И тут я вспоминаю, что в Берлине живет Саша Морев. Он вовсе не умер, не наложил на себя руки, а переселился в Берлин. Быстро нахожу его дом где-то на окраине. Дверь квартиры раскрыта настежь. Вхожу. На диване, поджав под себя ноги по-турецки, сидит Саша и пьет водку из «маленькой», пьет особым, невиданным мною доселе способом. На горлышко бутылки надета резиновая младенческая соска, и Саша сосет ее, как грудной младенец.
– Это чтобы растянуть удовольствие, – говорит он и предлагает мне тоже пососать. Я вежливо отказываюсь.
– Ну как ты тут, в Берлине? – спрашиваю я.
– Неплохо, как видишь, – отвечает Саша.
– А все решили, что ты умер, – говорю я, – ни слуху от тебя, ни духу.
30.8
Отпуск кончился. Возвращаюсь на службу.
Крылов служил, Лермонтов служил, Тютчев, Фет, Анненский, Сологуб тоже служили.

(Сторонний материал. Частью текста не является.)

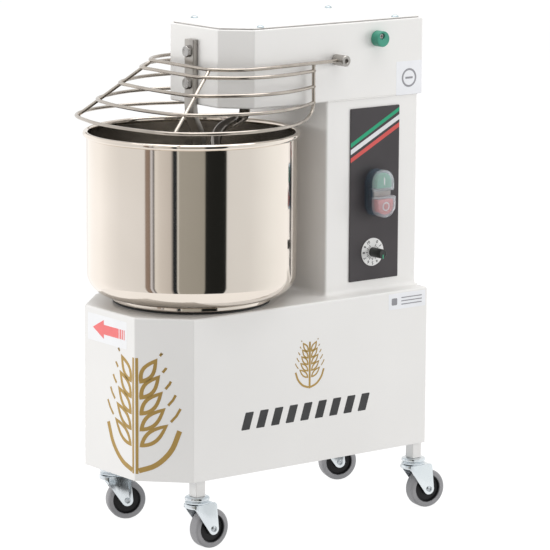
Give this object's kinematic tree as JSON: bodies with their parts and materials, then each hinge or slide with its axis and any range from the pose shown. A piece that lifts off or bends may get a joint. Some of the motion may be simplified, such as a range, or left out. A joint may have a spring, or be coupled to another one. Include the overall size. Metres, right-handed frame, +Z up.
{
  "type": "spiral dough mixer",
  "caption": "Compact spiral dough mixer on swivel casters: boxy painted base, column and head, polished turning bowl, spiral hook, flat breaker bar, hinged wire guard and side controls.",
  "frame": {"origin": "on the floor at the middle of the footprint, between the four casters", "axes": "+X towards the side with the controls, +Y from the bowl towards the column, +Z up"},
  "size_m": [0.2968, 0.4695, 0.6413],
  "materials": {
    "white_paint": "smooth satin powder coat",
    "zinc_plate": "bright zinc plating",
    "polished_stainless": "mirror polished stainless steel",
    "stainless_bar": "ground flat bar",
    "machine_steel": "machined and oiled",
    "grey_casting": "painted casting",
    "black_plastic": "fine matt",
    "seat_rubber": "matt",
    "panel_grey": "satin printed film",
    "green_plastic": "satin",
    "red_plastic": "satin",
    "clear_silicone": "milky clear",
    "dial_white": "printed",
    "grey_tread": "smooth grey rubber"
  },
  "bodies": {
    "housing": {"base_housing": "white_paint", "column_housing": "white_paint", "rear_cover": "white_paint", "head_housing": "white_paint", "head_lid": "white_paint", "leg_front_right": "white_paint", "leg_front_left": "white_paint", "leg_rear_right": "white_paint", "leg_rear_left": "white_paint", "base_floor_plate": "zinc_plate", "breaker_bolt_upper": "zinc_plate", "breaker_bolt_lower": "zinc_plate", "breaker_bar": "stainless_bar", "bowl_bearing_lower": "machine_steel", "bowl_bearing_upper": "machine_steel", "spiral_bearing_lower": "machine_steel", "spiral_bearing_upper": "machine_steel", "lower_chain": "machine_steel", "upper_chain": "machine_steel", "bowl_bearing_housing": "grey_casting", "spiral_bearing_housing": "grey_casting", "drive_bearing": "grey_casting", "gearbox_case": "grey_casting", "motor_body": "grey_casting", "timer_body": "black_plastic", "control_box": "black_plastic", "guard_switch": "black_plastic", "cable_gland": "black_plastic", "control_panel": "panel_grey", "guard_stop": "green_plastic", "button_boot": "clear_silicone", "timer_dial": "dial_white"},
    "guard": {"guard_cage": "polished_stainless", "guard_boss_right": "zinc_plate", "guard_boss_left": "zinc_plate", "guard_pivot_right": "machine_steel", "guard_pivot_left": "machine_steel"},
    "bowl": {"bowl": "polished_stainless", "bowl_carrier": "polished_stainless", "bowl_seat_ring": "seat_rubber", "bowl_shaft": "machine_steel", "bowl_sprocket": "machine_steel"},
    "spiral": {"spiral_hook": "polished_stainless", "spiral_shaft": "machine_steel", "spiral_sprocket": "machine_steel"},
    "drive": {"drive_shaft": "machine_steel", "lower_drive_sprocket": "machine_steel", "upper_drive_sprocket": "machine_steel"},
    "start_button": {"start_button": "green_plastic"},
    "stop_button": {"stop_button": "red_plastic"},
    "timer_knob": {"timer_knob": "black_plastic"},
    "fork_front_right": {"caster_fork_front_right": "zinc_plate"},
    "wheel_front_right": {"caster_wheel_front_right": "grey_tread"},
    "fork_front_left": {"caster_fork_front_left": "zinc_plate"},
    "wheel_front_left": {"caster_wheel_front_left": "grey_tread"},
    "fork_rear_right": {"caster_fork_rear_right": "zinc_plate"},
    "wheel_rear_right": {"caster_wheel_rear_right": "grey_tread"},
    "fork_rear_left": {"caster_fork_rear_left": "zinc_plate"},
    "wheel_rear_left": {"caster_wheel_rear_left": "grey_tread"}
  },
  "joints": [
    {"name": "guard_hinge", "type": "hinge", "parent": "housing", "child": "guard", "pos_m": [0, 0.0645, 0.5945], "axis": [-1, 0, 0], "range_deg": [0, 151]},
    {"name": "bowl_spin", "type": "hinge", "parent": "housing", "child": "bowl", "pos_m": [0, -0.0985, 0.3], "axis": [0, 0, 1], "continuous": true},
    {"name": "spiral_spin", "type": "hinge", "parent": "housing", "child": "spiral", "pos_m": [0, -0.016, 0.56], "axis": [0, 0, 1], "continuous": true},
    {"name": "drive_spin", "type": "hinge", "parent": "housing", "child": "drive", "pos_m": [0, 0.1265, 0.4], "axis": [0, 0, 1], "continuous": true},
    {"name": "start_press", "type": "slide", "parent": "housing", "child": "start_button", "axis": [-1, 0, 0], "range_m": [0, 0.003], "stiffness_N_per_m": 900, "springref_m": -0.001},
    {"name": "stop_press", "type": "slide", "parent": "housing", "child": "stop_button", "axis": [-1, 0, 0], "range_m": [0, 0.003], "stiffness_N_per_m": 900, "springref_m": -0.001},
    {"name": "timer_turn", "type": "hinge", "parent": "housing", "child": "timer_knob", "pos_m": [0.09, 0.1258, 0.344], "axis": [-1, 0, 0], "range_deg": [-150, 150]},
    {"name": "swivel_front_right", "type": "hinge", "parent": "housing", "child": "fork_front_right", "pos_m": [0.0925, -0.157, 0.06], "axis": [0, 0, 1], "continuous": true},
    {"name": "roll_front_right", "type": "hinge", "parent": "fork_front_right", "child": "wheel_front_right", "pos_m": [0.0925, -0.139, 0.025], "axis": [1, 0, 0], "continuous": true},
    {"name": "swivel_front_left", "type": "hinge", "parent": "housing", "child": "fork_front_left", "pos_m": [-0.0925, -0.157, 0.06], "axis": [0, 0, 1], "continuous": true},
    {"name": "roll_front_left", "type": "hinge", "parent": "fork_front_left", "child": "wheel_front_left", "pos_m": [-0.08585, -0.14028, 0.025], "axis": [0.9291, -0.3697, 0], "continuous": true},
    {"name": "swivel_rear_right", "type": "hinge", "parent": "housing", "child": "fork_rear_right", "pos_m": [0.0925, 0.1915, 0.06], "axis": [0, 0, 1], "continuous": true},
    {"name": "roll_rear_right", "type": "hinge", "parent": "fork_rear_right", "child": "wheel_rear_right", "pos_m": [0.0951, 0.20931, 0.025], "axis": [0.9895, -0.1444, 0], "continuous": true},
    {"name": "swivel_rear_left", "type": "hinge", "parent": "housing", "child": "fork_rear_left", "pos_m": [-0.0925, 0.1915, 0.06], "axis": [0, 0, 1], "continuous": true},
    {"name": "roll_rear_left", "type": "hinge", "parent": "fork_rear_left", "child": "wheel_rear_left", "pos_m": [-0.08655, 0.20849, 0.025], "axis": [0.9438, -0.3305, 0], "continuous": true}
  ],
  "couplings": [
    {"joint": "spiral_spin", "follows": "bowl_spin", "ratio": 6.9},
    {"joint": "drive_spin", "follows": "bowl_spin", "ratio": 4.6}
  ]
}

А. К. Толстой писал: «У меня такое отвращение к службе, какова бы она ни была, что даже если бы я хотел фокусом заставить себя подчиниться этому, я бы никогда не дошел до хороших результатов».
Существует мнение, что служба полезна поэту, что она делает его жизнь более разнообразной, многомерной, объемной, что пребывание в двух плоскостях, в двух слоях бытия обогащает душу мечтателя и не позволяет ей истончиться до прозрачности, до распада.
31.8
Хлебникова ценю как провидца, пророка, благороднейшего рыцаря поэзии, сражавшегося за подлинность против видимости. Но читать его не люблю.
Хлебниковские тексты хаотичны, отрывочны и лохматы. В этом словесном потоке там и сям виднеются прекрасные куски, но вылавливать их становится скучно уже на двадцатой-тридцатой странице. (Не слишком ли я люблю завершенность, отточенность, сделанность в искусстве? Не чрезмерен ли мой эстетизм?)
2.9
Лучше всех из русских прозаиков прошлого века писал Гоголь. Его проза густа, вкусна и пахуча. Он отлично чувствует фактуру и смысловые оттенки слов. Он виртуоз интонационной игры. Его ирония безукоризненна, и вкус нигде ему не изменяет.